* **RAW DATA**:
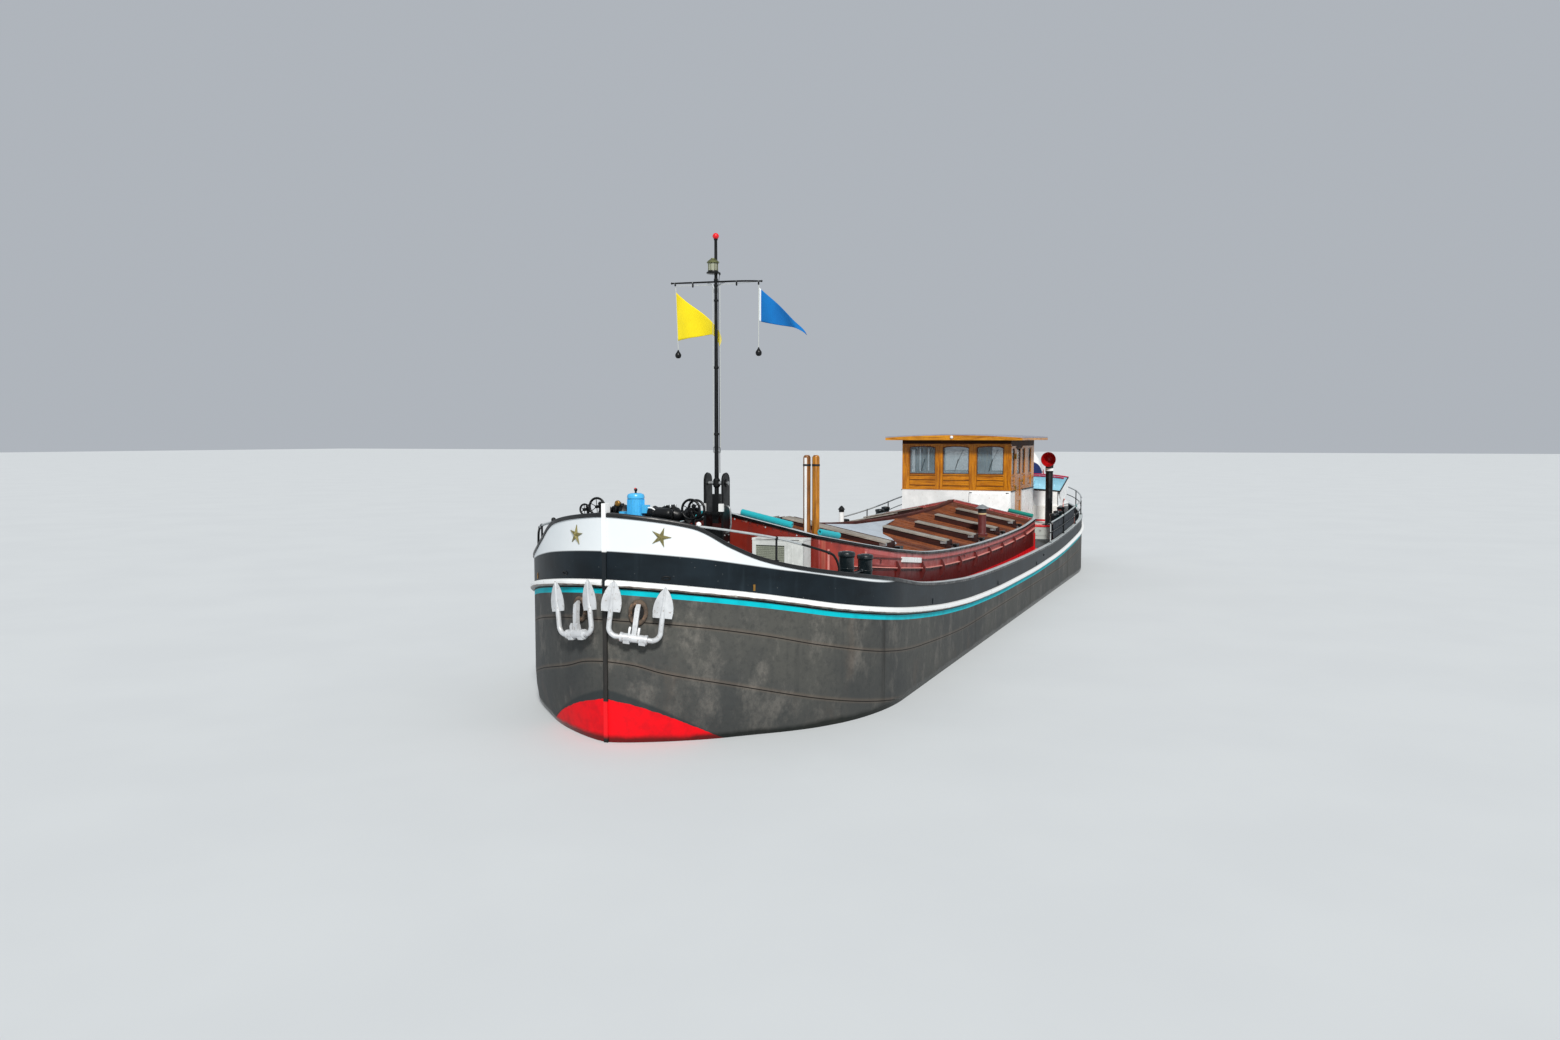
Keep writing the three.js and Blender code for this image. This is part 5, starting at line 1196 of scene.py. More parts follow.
def stern_rail():
    shape = Shape()

    def around(lift):
        port = [edge_at(aft, 1, RAIL_INSET, rail_top(aft) + lift) for aft in STERN_LINE]
        return port + [Vector((p.x, -p.y, p.z)) for p in reversed(port)]

    shape.tube(around(STERN_RAIL_LIFT), 0.0165, worn_rail, 14)
    shape.tube(around(STERN_RAIL_LIFT / 2), 0.0105, black, 12)
    for side in (1, -1):
        for aft in STERN_POSTS:
            foot, top = (edge_at(aft, side, RAIL_INSET, rail_top(aft) + lift)
                         for lift in (-0.02, STERN_RAIL_LIFT))
            shape.rod(foot, top, 0.0135, worn_rail if aft == STERN_POSTS[0] else black)
            shape.lathe(foot, [(0.034, 0.018), (0.034, 0.028), (0.016, 0.034)], black, 20)
            shape.ball(top, 0.023, black, 16)
            shape.ball(foot.lerp(top, 0.523), 0.019, black, 14)
    return shape.build("stern_rail_tube", replaces=["stern_rail"])


for word, side in SIDES:
    bollards(f"bollards_fore_{word}", 2.76, side, 1.9, 0.7, 0.675)
    bollards(f"bollards_aft_{word}", 16.35, side, 2.1, 0.49, 0.74)
    hand_rail(word, side)
stern_rail()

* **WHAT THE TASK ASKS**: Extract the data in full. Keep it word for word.

* **THE OUTPUT**:
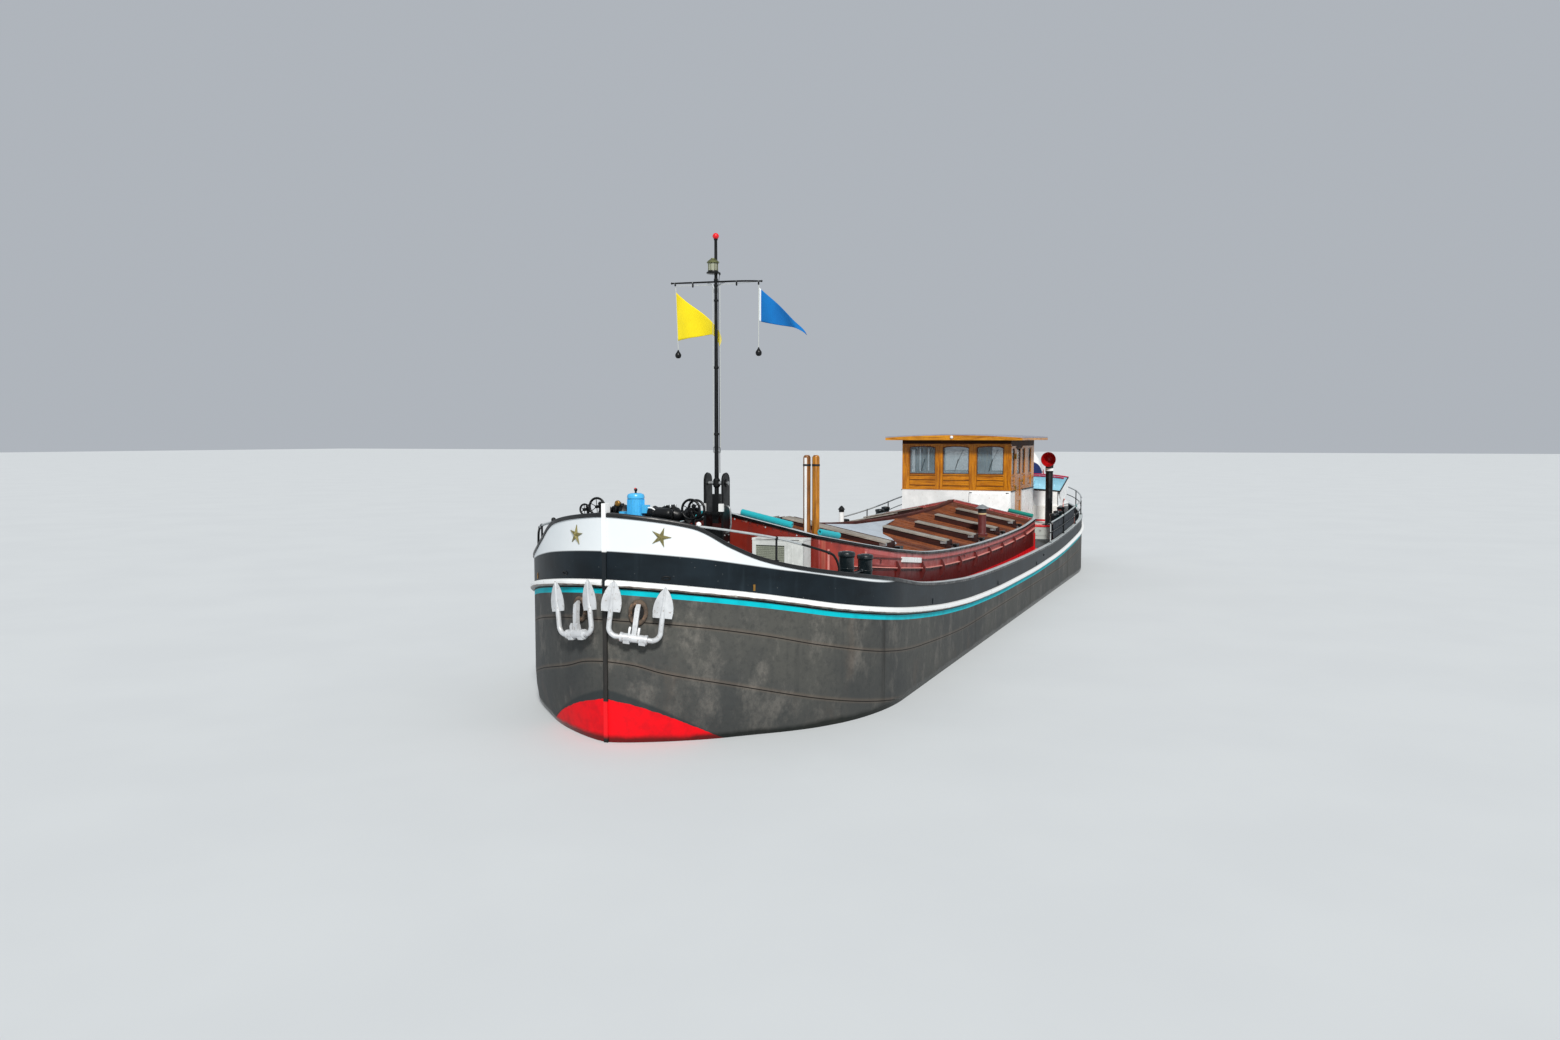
Keep writing the three.js and Blender code for this image. This is part 5, starting at line 1196 of scene.py. More parts follow.
def stern_rail():
    shape = Shape()

    def around(lift):
        port = [edge_at(aft, 1, RAIL_INSET, rail_top(aft) + lift) for aft in STERN_LINE]
        return port + [Vector((p.x, -p.y, p.z)) for p in reversed(port)]

    shape.tube(around(STERN_RAIL_LIFT), 0.0165, worn_rail, 14)
    shape.tube(around(STERN_RAIL_LIFT / 2), 0.0105, black, 12)
    for side in (1, -1):
        for aft in STERN_POSTS:
            foot, top = (edge_at(aft, side, RAIL_INSET, rail_top(aft) + lift)
                         for lift in (-0.02, STERN_RAIL_LIFT))
            shape.rod(foot, top, 0.0135, worn_rail if aft == STERN_POSTS[0] else black)
            shape.lathe(foot, [(0.034, 0.018), (0.034, 0.028), (0.016, 0.034)], black, 20)
            shape.ball(top, 0.023, black, 16)
            shape.ball(foot.lerp(top, 0.523), 0.019, black, 14)
    return shape.build("stern_rail_tube", replaces=["stern_rail"])


for word, side in SIDES:
    bollards(f"bollards_fore_{word}", 2.76, side, 1.9, 0.7, 0.675)
    bollards(f"bollards_aft_{word}", 16.35, side, 2.1, 0.49, 0.74)
    hand_rail(word, side)
stern_rail()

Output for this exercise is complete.